Yeah, I wrote about this on Friday but there are new interviews on the wire today and there’s nothing else going on.
Reuters quotes him describing the protagonist of his new novel,
Klansman Abortion-Clinic Bomber Terrorist:
“I did feel very much with him when he becomes alone in his mission,” Updike said with affection, likening Ahmad walking through the streets to pick up the truck bomb to his own boyhood walks when he would plot his future as a writer.
He saved a gold nugget for ABC, too:
[H]e is a boy trying to make sense of his life and trying to be a good Muslim. … And it’s not so unlike what we ask of our soldiers, to sacrifice themselves or risk death on behalf of a cause, of a set of ideals.
He tells Reuters he made his character sympathetic because “[a]nybody can write a novel about an evil terrorist.” But anybody can write a novel about a good terrorist too if they’re willing to draw parallels as broadly as he does. If the only way you can find a shared human experience between two sides is by ignoring the substance of their values to emphasize the fact that each has values and feels strongly about them, then I’d gently suggest there isn’t much to this particular human experience that’s actually being shared.
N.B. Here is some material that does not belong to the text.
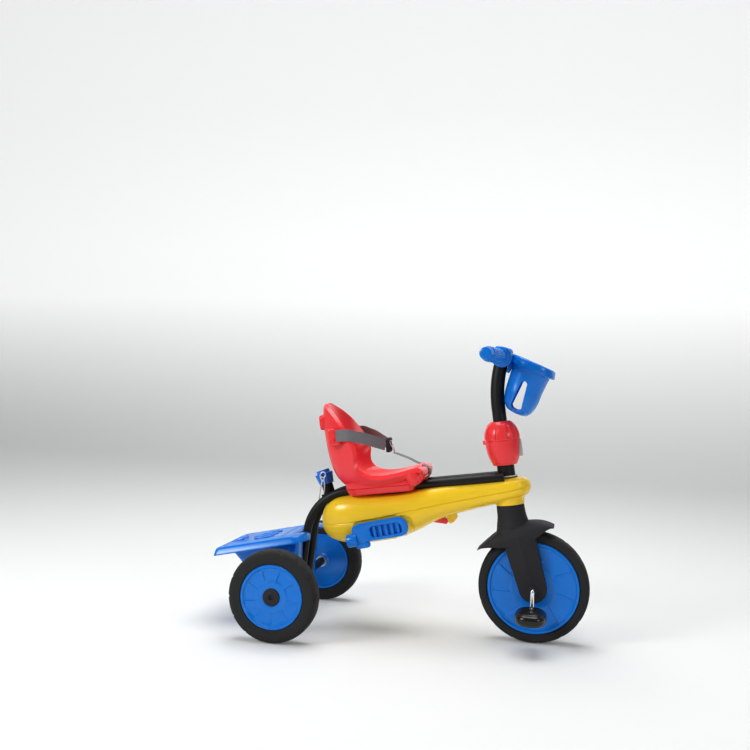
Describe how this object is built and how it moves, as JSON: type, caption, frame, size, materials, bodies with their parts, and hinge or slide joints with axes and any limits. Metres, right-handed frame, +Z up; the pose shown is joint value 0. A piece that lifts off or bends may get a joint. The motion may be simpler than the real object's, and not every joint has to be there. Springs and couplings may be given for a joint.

The consequence, whether intended or not, of this “common humanity” jive is that it flattens the moral playing field between each side. What’s really the difference between Ahmad dreaming of his truck bomb and young Johnny Updike dreaming of being a writer? As long as they’re both dreaming. One wonders what Updike thought when he read about the 9/11 hijackers ritually shaving themselves before heading off to the airport. “Wait — they shave their pubes? I shave my pubes.”
I’ll stop now because I can’t say for certain if Updike is as sympathetic to terrorism in his book as he sounds here; after all, I haven’t read it. But Charles McGrath has, and he says, “Ahmad is lovable, or at least appealing; he’s in many ways the most moral and thoughtful character in the entire book.”
Of course, McGrath was writing for the New York Times, so it’s hard to say whether that message was intended, or just received.